Los estados «bisagra» están en el centro de la contienda una vez más. Ah, Pensilvania y Carolina del Norte, esos territorios de nadie donde ambos candidatos prometen todo y más para ganarse la simpatía de la gente. Y aquí es donde la creatividad de los candidatos y sus equipos de marketing alcanza su punto álgido. Desde promesas de empleos infinitos y educación gratuita hasta la creación de programas sociales con fondos misteriosos, cada lado intenta superar al otro en una orgía de promesas que, siendo realistas, solo verán la luz en caso de algún milagro administrativo.
Pero el escenario no estaría completo sin el tercer jugador omnipresente: las teorías conspirativas y la desinformación, que se propagan más rápido que los anuncios de campaña. Hoy en día, es casi imposible saber si lo que leemos es real, una exageración o un simple producto de la mente imaginativa de algún internauta con demasiado tiempo libre. Desde cuestionamientos sobre la ciudadanía de Harris y rumores de «votantes fantasmas», hasta teorías sobre una supuesta «red secreta de control de votos» manejada por oscuros villanos de traje y corbata, cada lado tiene sus historias para justificar una posible derrota. Porque, claro, en esta era, nadie pierde una elección, sino que es «víctima de una conspiración». ¡Qué conveniente!
Las redes sociales también están al rojo vivo. Twitter, Facebook e Instagram parecen campos de batalla donde los seguidores de cada candidato intercambian memes, insultos y teorías que podrían hacer sonrojar a un guionista de ciencia ficción. Los memes se han convertido en la herramienta de comunicación política por excelencia, y si no has visto aún la avalancha de imágenes satíricas comparando a Harris con alguna figura heroica o retratando a Trump como un salvador antiestablishment, probablemente has estado desconectado. Y mientras tanto, los moderadores de estas plataformas intentan, con poco éxito, frenar la marea de desinformación, troleos y teorías de la conspiración.

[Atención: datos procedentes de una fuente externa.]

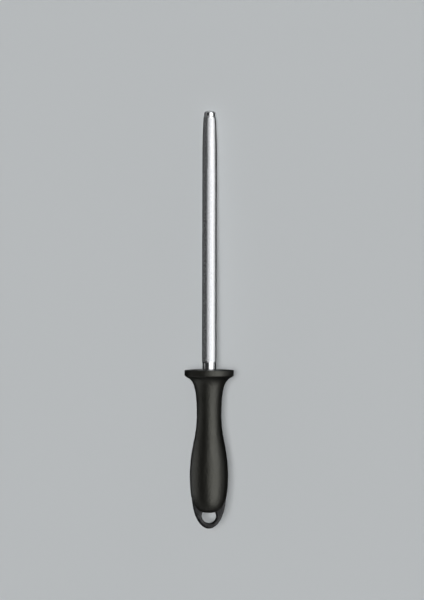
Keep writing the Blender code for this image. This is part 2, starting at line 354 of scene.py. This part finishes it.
def settle(piece, look, node, sharp_degrees):
    """Shades a finished piece, puts it in place and ties it to the frame."""
    piece.data.materials.clear()
    piece.data.materials.append(look)
    piece.data.shade_smooth()
    piece.data.set_sharp_from_angle(angle=math.radians(sharp_degrees))
    weighted = piece.modifiers.new("face_weighted_normals", "WEIGHTED_NORMAL")
    weighted.keep_sharp = True
    piece.data.transform(TOOL)
    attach(piece, "root")
    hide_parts(node)


# ---------------------------------------------------------------- rod


def tapered_radius(height):
    """The rod's radius over its ribs at this height."""
    way = (height - TAPER_START) / (RIBS_END - TAPER_START)
    return ROD_RADIUS - TAPER_DROP * max(way, 0) ** 3


def rib_places():
    """Round one rib, from one groove's bottom: share of the pitch, and how far sunk in groove and crown."""
    edge = GROOVE_SHARE / 2
    shoulder = (edge + 0.5) / 2
    rising = [(0, 1, 1), (edge, 0, 1), (shoulder, 0, 0.25)]
    falling = [(1 - shoulder, 0, 0.25), (1 - edge, 0, 1)]
    return rising + [(0.5, 0, 0)] + falling


def rod_ring(height, half_width, half_thickness, groove):
    """One ring of the rod; groove is the depth of the grooves there."""
    crown = LAND_CROWN * groove / GROOVE_DEPTH
    ring = []
    for rib in range(RIBS):
        for share, in_groove, in_crown in rib_places():
            angle = math.tau * (rib + share) / RIBS
            sunk = groove * in_groove + crown * in_crown
            x = (half_width - sunk) * math.cos(angle)
            y = (half_thickness - sunk) * math.sin(angle)
            ring.append((x, y, height))
    return ring


def tip_rings():
    """The bare tip: crowned end face, rounded corner and short cylinder."""
    rings = []
    flat = TIP_RADIUS - TIP_CORNER
    for share in TIP_FACE_RINGS:
        radius = flat * share
        rings.append(rod_ring(ROD_LENGTH - TIP_CROWN * share**2, radius, radius, 0))
    corner = Vector((flat, ROD_LENGTH - TIP_CROWN - TIP_CORNER))
    for radius, height in arc(corner, TIP_CORNER, 84, 0, steps=9):
        rings.append(rod_ring(height, radius, radius, 0))
    return rings


def ribbed_rings():
    """From the ground step at the tip, down the taper and the straight length, to the shank."""
    rings = [rod_ring(RIBS_END + GROUND_STEP, TIP_RADIUS, TIP_RADIUS, 0)]
    run_out_steps = 6
    for step in range(run_out_steps + 1):
        share = step / run_out_steps
        height = RIBS_END - RIB_RUN_OUT * share
        radius = tapered_radius(height)
        rings.append(rod_ring(height, radius, radius, GROOVE_DEPTH * math.sqrt(share)))
    taper_steps = 36
    top = RIBS_END - RIB_RUN_OUT
    for step in range(1, taper_steps + 1):
        height = top + (TAPER_START - top) * step / taper_steps
        radius = tapered_radius(height)
        rings.append(rod_ring(height, radius, radius, GROOVE_DEPTH))
    for step in range(run_out_steps + 1):
        share = 1 - step / run_out_steps
        height = SHANK_LENGTH + RIB_RUN_OUT * share
        radius = SHANK_RADIUS + (ROD_RADIUS - SHANK_RADIUS) * math.sqrt(share)
        rings.append(rod_ring(height, radius, radius, GROOVE_DEPTH * math.sqrt(share)))
    return rings


def tang_sections(top, margin):
    """The tang down to its end, grown all round by a margin: height, half width, half thickness."""
    stem = TANG_RADIUS + margin
    notch = stem - NOTCH_DEPTH
    sections = [(top, stem, stem)]
    for i in range(NOTCHES):
        height = NOTCH_TOP - NOTCH_PITCH * i
        sections.append((height, stem, stem))
        sections.append((height - NOTCH_DEPTH, notch, notch))
        sections.append((height - NOTCH_LENGTH + NOTCH_DEPTH, notch, notch))
        sections.append((height - NOTCH_LENGTH, stem, stem))
    wide = SPADE_HALF_WIDTH + margin
    thin = SPADE_HALF_THICKNESS + margin
    sections.append((SPADE_TOP, stem, stem))
    sections.append((SPADE_TOP - SPADE_SHOULDER, wide, thin))
    sections.append((TANG_END - margin + TANG_CHAMFER, wide, thin))
    sections.append((TANG_END - margin, wide - TANG_CHAMFER, thin - TANG_CHAMFER))
    return sections


def make_rod():
    rings = tip_rings() + ribbed_rings()
    rings.append(rod_ring(-SHANK_BURIED, SHANK_RADIUS, SHANK_RADIUS, 0))
    for height, half_width, half_thickness in tang_sections(-SHANK_BURIED, 0):
        rings.append(rod_ring(height, half_width, half_thickness, 0))
    rod = object_of(ring_mesh(rings), "ribbed_rod")
    settle(rod, chromed_steel(), "steel_rod", sharp_degrees=26)


# ---------------------------------------------------------------- grip


def guard_profile():
    """From the buried end of the shank's bore up to the guard's face, and over its rim to the flare."""
    bore = SHANK_RADIUS + BORE_SLACK
    lip = Vector((bore + BORE_LIP, -GUARD_CROWN * (bore / GUARD_RADIUS) ** 2 - BORE_LIP))
    profile = [Vector((bore, -SHANK_BURIED))]
    profile += arc(lip, BORE_LIP, 180, 90, steps=6)
    first = bore + BORE_LIP
    last = GUARD_RADIUS - RIM_TOP_ROUND
    face_steps = 14
    for step in range(1, face_steps + 1):
        radius = first + (last - first) * step / face_steps
        profile.append(Vector((radius, -GUARD_CROWN * (radius / GUARD_RADIUS) ** 2)))
    top_corner = Vector((last, profile[-1].y - RIM_TOP_ROUND))
    profile += arc(top_corner, RIM_TOP_ROUND, 78, 0, steps=6)
    bottom_corner = Vector((GUARD_RADIUS - RIM_BOTTOM_ROUND, -GUARD_CROWN - RIM_HEIGHT + RIM_BOTTOM_ROUND))
    profile += arc(bottom_corner, RIM_BOTTOM_ROUND, 0, -math.degrees(FLARE_ANGLE), steps=5)
    return profile


def body_profile(flare):
    """From under the rim down the neck and the belly to the end of the dome."""
    neck_top = Vector((NECK_RADIUS, NECK_TOP))
    neck_bottom = Vector((NECK_RADIUS, NECK_BOTTOM))
    belly = Vector((BELLY_RADIUS, BELLY_HEIGHT))
    end = Vector((0, DOME_END))
    down = Vector((0, -1))
    flare_pull = flare - FLARE_PULL * Vector((math.sin(FLARE_ANGLE), math.cos(FLARE_ANGLE)))
    profile = bezier(flare, flare_pull, neck_top - NECK_FLARE_PULL * down, neck_top, steps=60)
    neck_pull = neck_bottom + NECK_BELLY_PULL * down
    profile += bezier(neck_bottom, neck_pull, belly - BELLY_NECK_PULL * down, belly, steps=60)
    dome_pull = end + Vector((DOME_PULL, 0))
    profile += bezier(belly, belly + BELLY_DOME_PULL * down, dome_pull, end, steps=120)
    return profile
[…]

Ah, y no nos olvidemos de los medios de comunicación tradicionales, que no pierden oportunidad para amplificar cada escándalo, cada metida de pata y cada frase fuera de contexto, porque al final, nada vende más que la controversia. Los noticieros en televisión y los periódicos parecen estar atrapados en un ciclo eterno de cobertura frenética, donde se crean narrativas tan rápido como se destruyen. Un desliz en un debate se convierte en un titular, un comentario en un acto de campaña se interpreta como un gran análisis de política exterior, y la constante lucha por ser los primeros en anunciar una noticia lleva a que cada declaración, por insignificante que sea, se repita hasta el cansancio.

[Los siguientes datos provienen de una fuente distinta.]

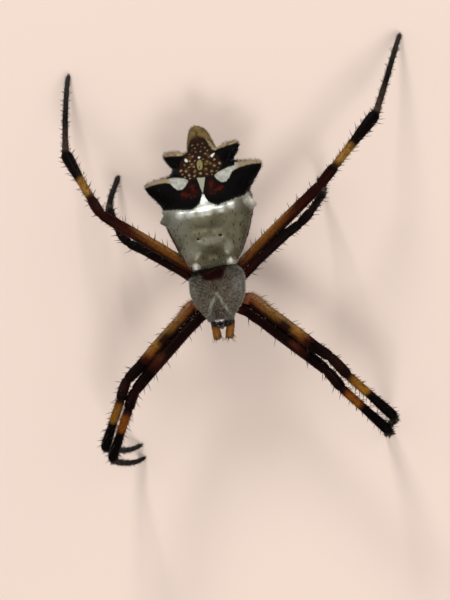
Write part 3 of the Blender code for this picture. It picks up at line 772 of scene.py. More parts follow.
def silverColours(finish, at):
    # the silver plate with its dips and lights: painted shade at its front and in its dip, painted
    # highlights on its middle, side, ridge, humps and a corner; and its muscle pits, specks and dashes
    where, x, v, side, lumps, streaks = at.where, at.x, at.v, at.side, at.lumps, at.streaks
    front = finish.spots((x + lumps) * 0.6, v, [(0.1, 0.8, 0.85)], 1.0)
    # painted shade in the dip in front of the ridge
    dipShade = finish.spots((x + lumps) * 0.42, v + lumps * 0.8, [(0.1, 2.72, 0.72)], 1.0)
    # painted highlights on the middle and the front corners of the plate
    softHighlight = finish.spots((x + lumps * 0.6) * 0.28, v + lumps * 0.4, [(-0.05, 1.72, 0.42)], 1.0)
    for acrossScale, alongScale, spot in ((0.62, 0.5, (-1.02, 0.56, 0.62)), (0.9, 0.6, (1.15, 0.62, 0.42))):
        softHighlight = softHighlight.most(finish.spots((x + lumps * 0.5) * acrossScale, v * alongScale, [spot], 1.0))
    # painted highlights in spots along the ridge
    lights = finish.spots(*at.flat, backMarks["ridgeLights"], 1.0)
    # painted highlights on the front humps and on the rear corner at the spider's left
    humps = finish.spots(side + lumps * 0.7, v * 1.2 + lumps * 0.6, [(1.36, -0.14, 0.42)], 1.0)
    corner = finish.spots(x + lumps * 0.6, v, [(3.4, 4.5, 0.75)], 1.0)
    pits = finish.spots(x, v, backMarks["pits"])
    specks = [(across, along * 0.8, radius) for across, along, radius in backMarks["specks"]]
    speckle = finish.spots(x + streaks * 0.05, v * 0.8, specks, 0.9)
    dashes = finish.cells(finish.scaled(where, (4.6, 1.6, 0.5)), 1.0).below(0.2, 0.1) * v.below(3.7)
    dashes = dashes * (finish.cloud(where, 0.9).above(0.5, 0.1) + side.above(1.5, 0.5)).least(1.0)
    dark = pits.most(speckle * 0.8).most(dashes * 0.7)
    sheen = finish.layered(
        backTones["silver"], backTones, ("paleSilver", finish.cloud(where, 0.55, 2.0).above(0.48, 0.3)),
        ("warmSilver", finish.cloud(where, 1.3, 3.0).above(0.56, 0.2) * 0.5),
        # painted shade at the front and in the dip, painted highlights on the middle and front
        ("frontShade", front * 0.8), ("dipShade", dipShade * 0.66), ("softHighlight", softHighlight * (0.35 + at.grain * 0.35)),
        # a painted highlight toward the rear of the plate on the spider's right
        ("sideHighlight", x.below(-1.6, 1.0) * v.above(2.6, 1.6) * 0.4),
        # a painted highlight along the ridge
        ("ridge", v.above(3.8, 0.5) * side.below(2.0, 1.6) * 0.6),
        ("ridgeEnd", v.above(3.6, 0.4) * side.above(2.5, 0.8) * 0.2),
        # painted highlights in spots on the ridge, the humps and a rear corner
        ("ridgeLight", lights * (0.5 + at.grain * 0.4)), ("shine", humps.most(corner * 0.9) * 0.85),
        ("speck", dark))
    return sheen, dark


def backColours(finish):
    # the markings of the abdomen; gives its colour, how silvery it is and its soft white parts
    at = BackPlace(finish)
    colour = flankColours(finish, at)
    for marked in (blackColours, fieldColours, rimColours):
        colour = marked(finish, at, colour)
    colour, white = whiteColours(finish, at, colour)
    sheen, dark = silverColours(finish, at)
    plateHalf = finish.level(at.v, backMarks["plateHalf"], 1.0, 5.0) + at.streaks * 0.1
    plateStart = finish.level(at.side, backMarks["plateStart"], -0.5, 0.1) + at.streaks * 0.06
    silver = at.v.below(at.plateEnd, 0.1) * (at.x - 0.12).size().below(plateHalf, 0.1)
    silver = silver * (at.z - at.x * 0.03).above(0.04, 0.16) * at.v.above(plateStart, 0.06)
    return finish.blend(colour, sheen, silver), silver * (1.0 - dark), white, at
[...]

Y, al final, gane quien gane, una cosa es segura: la mitad del país estará convencida de que el apocalipsis está a la vuelta de la esquina, mientras la otra mitad se sentirá triunfante y llena de esperanza… hasta que la realidad les recuerde que el sistema político de Estados Unidos no se cambia de un plumazo, ni con un cambio de presidente. Al final del día, la burocracia sigue siendo una constante, los intereses económicos no se esfuman, y el peso de las decisiones políticas sigue recayendo sobre un sistema que, a pesar de todos sus fallos y parches, sigue avanzando.
Así que, en resumen, las elecciones de 2024 están en marcha, y lo único que podemos predecir con certeza es que el drama no va a terminar aquí.